OF Scott Podsednik, White Sox: Podsednik has changed teams in just about every way possible: Minor League Rule 5 Draft pick, trade, and yes, Minor League free agency. He signed as a six-year free agent in November 2000, with the Mariners, got picked up off waivers by the Brewers in October 2002, and finished second in NL Rookie of the Year voting the following season in Milwaukee. In 2005, he was an All-Star and a vital cog of the 2005 Chicago White Sox World Series team. He was back to signing a minor league deal, albeit not as a six-year guy, in 2008, when he joined the Rockies. They let him go at the end of Spring Training this past year, so the White Sox brought him back with yet another Minor League deal. He ended up hitting .304 and stealing 30 bases, returning to everyday play for the first time since the 2006 season.
OF/DH Jack Cust, A's: For years, people heard about Cust's power -- and strikeouts -- in the Minors, but he could never break through, largely because of the general fear of the strikeout. The A's gave him a look when they signed him in November 2004, but after a year, Cust was back on the Minor League free agent market and was picked up by the Padres. The A's, remembering what they had, brought him back via trade in May 2007. Yes, he's continued to strike out quite a bit, but he's also hit 89 homers in three seasons as Oakland's designated hitter. He's also walked more than 100 times twice (93 this past year), giving him .378 OBP and .462 SLG numbers from 2007-09.
SP Chad Durbin, Phillies: Yes, he's a reliever now, but when the Tigers snagged him off the six-year free agent list in January 2006, he was primarily a starter. Back in 2001, in fact, he made 29 starts for the Royals at age 23. He did a little of both for two teams in 2004, but didn't spend a day in the big leagues in '05, pitching for Washington's Triple-A affiliate all year. Then the Tigers signed him, and he appeared in just three Major League games in '06. In 2007, however, he logged 127 2/3 innings for Detroit over 36 games, 19 of them starts. The Phillies saw enough to give him a deal in 2008 and make him a full-time reliever.

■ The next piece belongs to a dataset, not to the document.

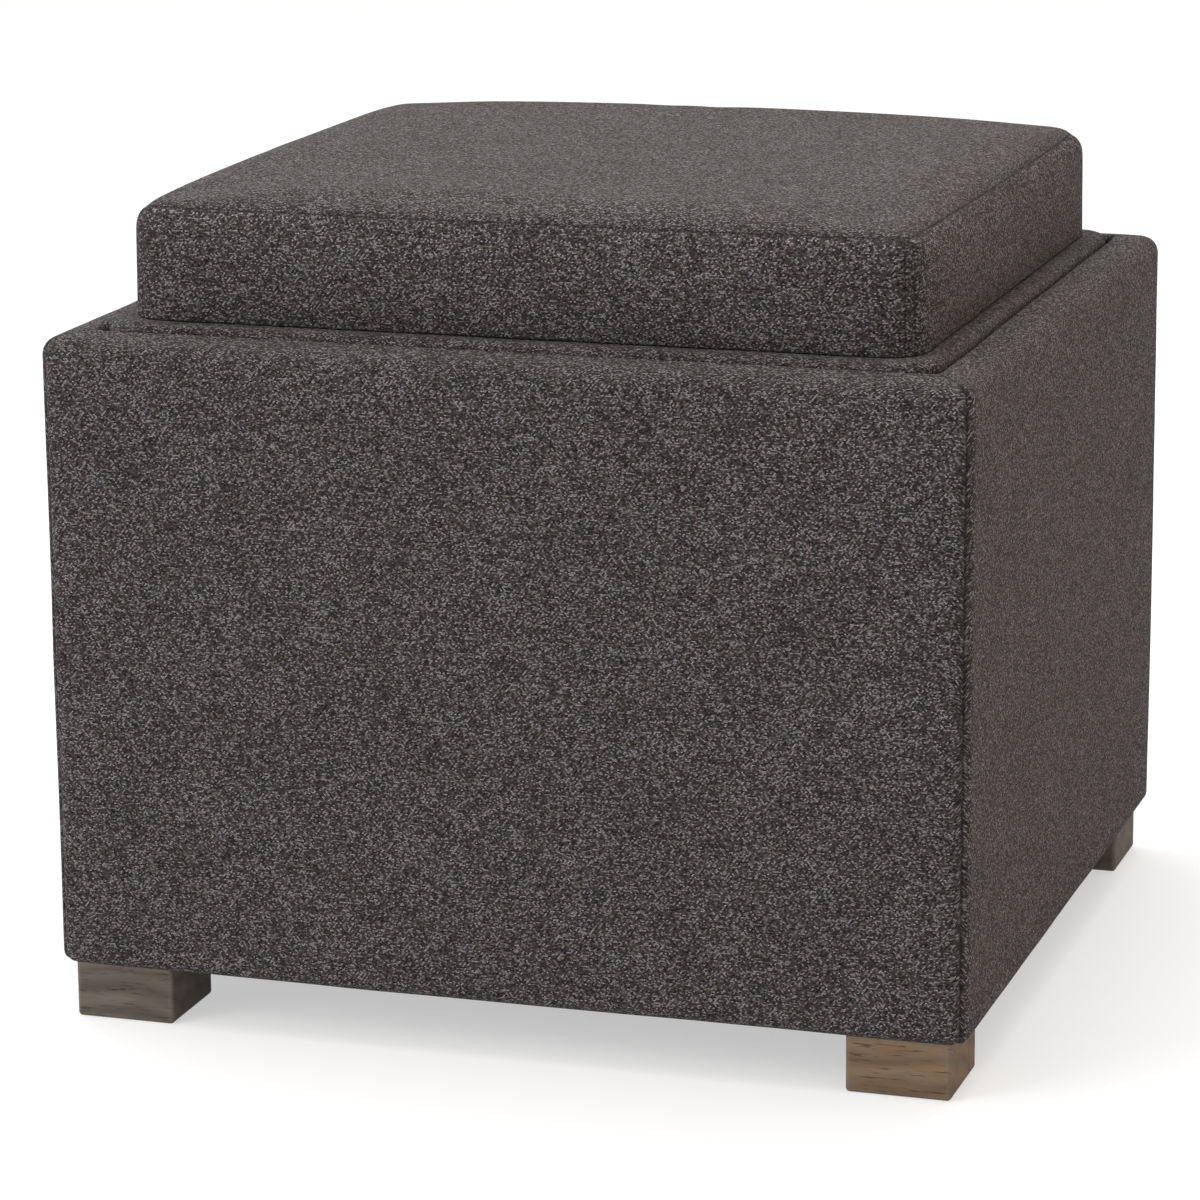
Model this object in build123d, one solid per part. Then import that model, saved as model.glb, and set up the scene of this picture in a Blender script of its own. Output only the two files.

RP Dan Wheeler, Rays: Originally drafted by the Rays, he was signed by Atlanta when Tampa Bay released him following the 2001 season. A starter for his entire career to that point, the Mets gave him a Minor League deal in 2003 and turned him into a reliever. That may have saved his career, as he spent considerable time in 2003-04 in the Mets' bullpen before being dealt to the Astros in 2005. He came full circle by going to the Rays late in the 2007 season, and has now pitched in two World Series: in 2005 with Houston and 2008 with Tampa Bay.
RP Chan Ho Park, Phillies: Once upon a time, Park was a well-regarded starter, an All-Star who commanded a multi-million dollar free-agent contract. In 2007, he made just one big league appearance with the Mets. Most figured his career, at age 34, was just about over. But the Dodgers, his original team, gave him another shot, this time as a reliever. He appeared in 54 games, all but five out of the bullpen, and finished with a 3.40 ERA. That earned Park a big league contract from the Phillies, and he settled in as perhaps the steadiest arm in their bullpen in 2009, finishing with a 2.52 ERA in 38 relief appearances. He held hitters to a .231 average and struck out 9.36 batters per nine innings in that role before making four scoreless appearances in the World Series.